2020 Nissan Qashqai review – still the best family SUV? | What Car?

2020 Nissan Qashqai review – still the best family SUV? | What Car?


This is the Nissan Qashqai. You may already
know, but if you don’t, it’s the car that single handedly started an enormous SUV boom
in the UK back in 2007. Things are very different now, and there are
a lot more cars battling it for sales like the Skoda Karoq and Seat Ateca. This is the
second-generation Qashqai, and it already had a facelift in 2017, but it’s just had another
refresh before it’s replaced entirely in 2020, and these are the new changes. And remember if you want to buy a Qashqai
or any other new car then hopefully we can save you some money in the process, so go
to whatcar.com and look at the new car buying section while you are there, and to keep up
to speed with the latest new car reviews please subscribe to our channel. The latest Qashqai gets a brand new 1.3-litre
petrol engine available in two states of tune – and that means the 1.2-litre and 1.6-litre
options have been ditched. For the first time in a Qashqai you can now
also get a seven-speed dual clutch gearbox, as you can see this is a manual. And inside, there’s a new infotainment system
running Nissan’s latest Nissan Connect technology. The infotainment system has never been the
Qashqai’s strong point, and right now its competition is strong in this area. This is an area where the Qashqai has been
improved, although not by much. So every model apart from entry level Visia gets this 7.0in
touchscreen, but you can see just by scrolling through the options on the homepage it’s
quite slow and laggy, And if we go into the map you wouldn’t exactly call it 4K definition.
All the pinch and zoom functions are just a bit slow to respond to touch and it’s
generally just nowhere near as slick, precise, and reactive as a smart phone screen or a
tablet. However there are other infotainment systems that do feel much crisper than this,
and certainly the graphics are something that really lets the side down here a bit. But
it’s good that you have these shortcut buttons on the side of the Qashqai’s screen because
lots of competitors have a purely touch screen solution for their infotainment. As we
know they are a bit difficult to operate on the move. So It’s helpful that you’ve
got these buttons on the side. But another good thing with this infotainment system is
that if you have this touch screen then you get Apple CarPlay and Android Auto as standard.
And another great thing about it is that it can update its software and it’s maps over
the air wirelessly, so you don’t have to visit a dealer to update your infotainment
system. Elsewhere inside the quality is actually pretty
impressive. There are plenty of soft dense materials especially on the dashboard. But you don’t have to look very hard to find some cheaper stuff, there are some scratchy plastics
down here on the drivers door. But the buttons all feel reasonable quality and the dials
too are all ok.

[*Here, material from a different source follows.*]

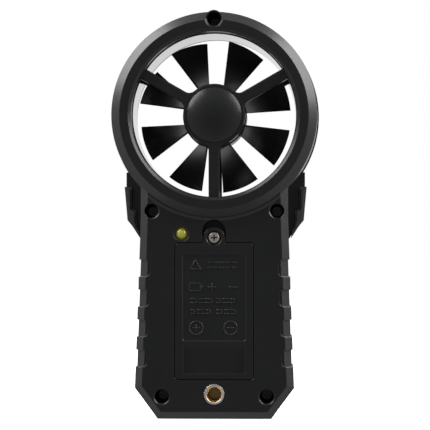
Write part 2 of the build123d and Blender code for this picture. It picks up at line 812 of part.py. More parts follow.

So overall the quality in the Qashqai is about the same as what you
get in the Ateca, but it’s still the Karoq that leads the way for quality in this class
at this price point anyway, but which do you think looks best? Well click on the banner
in the top right hand corner of your screen and let us know which interior looks best, the Qashqai, Seat Ateca, or Skoda Karoq The front seats are comfy, although they could
hold you in place better through corners, and the driving position generally is very
good, there is loads of adjustment in the steering wheel and in the seat as well. But
what’s especially good about the seats is the adjustable lumbar support comes as standard
from everything above entry level Visia trim. Front space is good, but be careful if you
get a panoramic sunroof then it significantly cuts into headroom, it’s still ok but if
you’re especially tall then it could be a problem. Likewise legroom is good but other cars offer
a bit more. But where the Qashqai is good in
the front is the number of storage options that you have. The door pockets are a bit
on the small side, and you have got loads of different compartments to choose from. You’ve
got a couple of cup holders here, you’ve got this kind of phone and wallet thing in front
of the centre console right here, and just underneath the dashboard you’ve got another
storage compartment, but this one is a bit of a pain because it’s got a twelve volt
socket and if you’re using it, it cuts into the space quite a lot, so that’s not hugely
practical. But what is very good is this storage compartment in the centre console is absolutely
massive, I can basically fit my whole arm down there. You have got another twelve volt
socket as well as a USB input and an aux input as well. The back of the Qashqai is reasonably roomy
by family SUV standards with lots of headroom except for models with panoramic sunroofs,
making it a lot more restricted but just about manageable for an adult. There is lots of
knee and leg room as well, it’s about on par with a Skoda Karoq. The seats aren’t particularly clever though.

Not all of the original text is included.